The Watcher in the Woods
Another early '80s Disney production, The Watcher in the Woods chronicles the tribulations a family experiences after moving into a country villa just brimming with supernatural and/or paranormal occurrences. This was a later role for screen icon Bette Davis, but she still brought her signature flair to the role of Mrs. Aylwood. The film terrified me as a youngster; there are séances, ghost-like creatures, and more assorted paranormal activities. It’s surprising to find Disney behind this title, but it gave plenty of children a taste for horror films at a young age, so we see no cause for complaint.
I watched The Witches for the first time on "movie day" in elementary school, and was equal parts thrilled and shocked that we were exposed to such a frightening film. Nicholas Roeg, who helmed the 1973 supernatural classic Don’t Look Now, adapted this terrifying tale from the novel by famed children's author Roald Dahl (Charlie and the Chocolate Factory), so it’s no surprise that it's loaded with spooky atmosphere. Anjelica Houston is perfectly wicked as the Grand High Witch, and the scene where the witches take off their masks is especially jarring. It still amazes me that a movie where witches try to hunt and kill children received a PG rating.
Return to Oz
Here's another Disney entry, adapted from the L. Frank Baum Oz books. It adopts a much darker tone than the 1939 classic The Wizard of Oz; the scene where the witch Mombi takes off her head was shocking to see in a movie geared towards youngsters. Casting Fairuza Balk as Dorothy was an ingenious move; Balk is brilliant in the film, and has gone on to do a series of dark roles since, including a diabolical turn as wicked teen witch Nancy in 1996's The Craft. Interestingly enough, this was the only feature from director Walter Murch, which could be due to the film's less-than-favorable reaction from critics. It finally found its audience on home video, and has since gained a cult following.

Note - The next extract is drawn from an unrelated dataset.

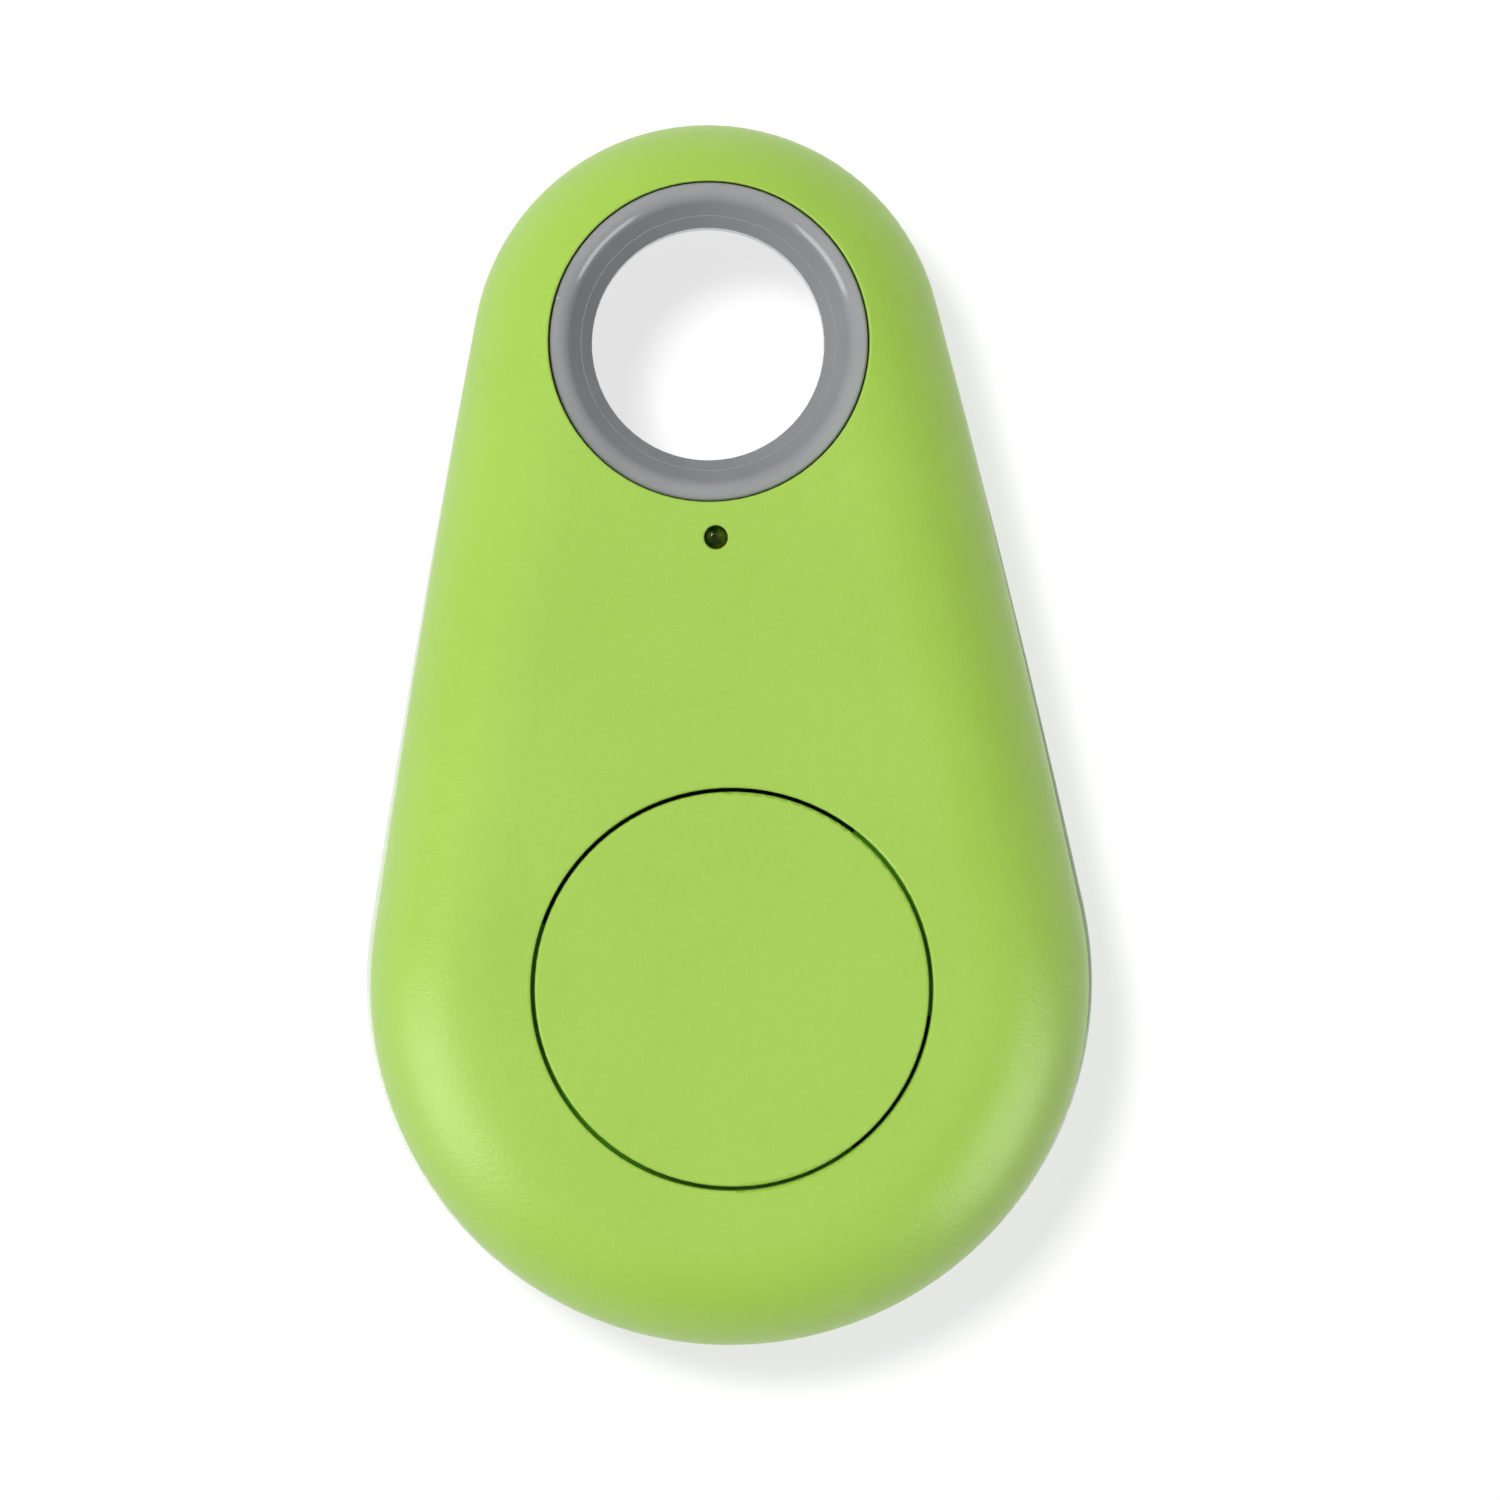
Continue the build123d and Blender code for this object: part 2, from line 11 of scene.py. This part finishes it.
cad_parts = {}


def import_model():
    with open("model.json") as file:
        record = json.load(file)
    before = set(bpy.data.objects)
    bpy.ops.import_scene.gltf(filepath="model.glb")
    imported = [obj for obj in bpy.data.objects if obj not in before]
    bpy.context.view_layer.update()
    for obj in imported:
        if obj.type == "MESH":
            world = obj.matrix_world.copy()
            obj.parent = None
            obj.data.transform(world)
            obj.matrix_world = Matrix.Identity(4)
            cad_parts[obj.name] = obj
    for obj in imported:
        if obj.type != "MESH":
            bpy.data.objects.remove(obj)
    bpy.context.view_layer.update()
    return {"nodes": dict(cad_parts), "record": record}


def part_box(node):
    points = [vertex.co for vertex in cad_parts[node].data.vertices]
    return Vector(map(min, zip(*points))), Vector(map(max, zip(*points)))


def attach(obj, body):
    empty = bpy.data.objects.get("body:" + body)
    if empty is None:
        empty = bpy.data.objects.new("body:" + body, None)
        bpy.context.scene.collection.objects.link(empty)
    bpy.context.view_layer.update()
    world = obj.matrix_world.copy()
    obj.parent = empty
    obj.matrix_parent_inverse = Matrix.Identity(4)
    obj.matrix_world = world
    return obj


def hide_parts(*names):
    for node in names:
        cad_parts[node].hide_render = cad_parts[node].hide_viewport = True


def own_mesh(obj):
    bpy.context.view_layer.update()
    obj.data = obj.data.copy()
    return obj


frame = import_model()
nodes = frame["nodes"]
MM = 0.001

# ---- Places taken from the frame ----
RING = Vector(next(m for m in frame["record"]["mounts"] if m["name"] == "key_ring_hole")["pos_m"])
BUTTON = sum(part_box("switch_plunger"), Vector()) / 2
EYELET_REACH = 8.0  # mm: nearer to the ring's axis than this, the middle frame is the grommet; farther out, its band is painted paler as painted light
GAP_SHADE_REACH = 9.5  # mm: nearer to the button's axis than this, the gap's depths get painted shade, a dark green
GAP_FLOOR, SKIRT_LOW = 9.9, 8.65  # mm above the rear face: over the flanges, and the skirt's end; the painted shade lies between them
RUN_PITCHES, RUN_SHIFT = 5, 7.0  # a conductor's length in pitches, and each row's greatest shift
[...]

The Gate finds young Glen and his best friend Terry exploring a hole in Glen’s backyard – the result of a recently removed tree – which they soon realize is a gateway to hell. Among the film's horrific images are the lead character’s parents melting into green goo right before their very eyes, the family dog murdered, demon-like creatures doing demon-like things, the deaths and subsequent resurrections of young children, and a giant scary monster with velociraptor arms. There's even a plot point involving devil worship. I caught this treasure of a film on cable one Saturday morning, and it scared the tar out of me... but that didn’t stop me from enjoying it and re-watching it repeatedly.
The Monster Squad
The Monster Squad might not be outright terrifying, but it still pits youngsters against Dracula and other legendary monsters and has some legitimate scares, so it’s certainly a bit much for younger viewers. It's also responsible for one of the most quoted lines in genre cinema: “Wolfman’s got nards!” The film is directed by genre vet Fred Dekker, who also brought us the '80s horror cult classics House and Night of the Creeps, so it’s not surprising that the end result brought audiences a pleasant mixture of scares and chuckles.
I rented this on VHS at an impressionable age and absolutely fell in love with it; that’s not to say that it didn’t terrify me, however. The ghost pirates were a bit much for an impressionable young lad such as myself, but I quickly got over that. The film showcases the adventures of a couple of boys who break out of a foster home and go treasure hunting. Of course, they encounter unexpected consequences along the way. The disappointing thing about this picture is that it is currently only available on VHS, and still awaits a proper DVD release.
The Nightmare Before Christmas
We end on another Disney production, which is a film made for children but appreciated just as much, if not more, by adults. The Nightmare Before Christmas is not exactly a horror movie, but it nevertheless has plenty of horror elements. Making such a dark film that centers around the most wonderful time of the year was a bold move for writer/producer Tim Burton, but we would expect nothing less from him. Jack Skellington and his kin are sure to be frightening to younger children, and when Jack attempts to take on Christmas, things really go off the rails.
Honorable mentions go out to Watership Down, Paranorman, and Frankenweenie.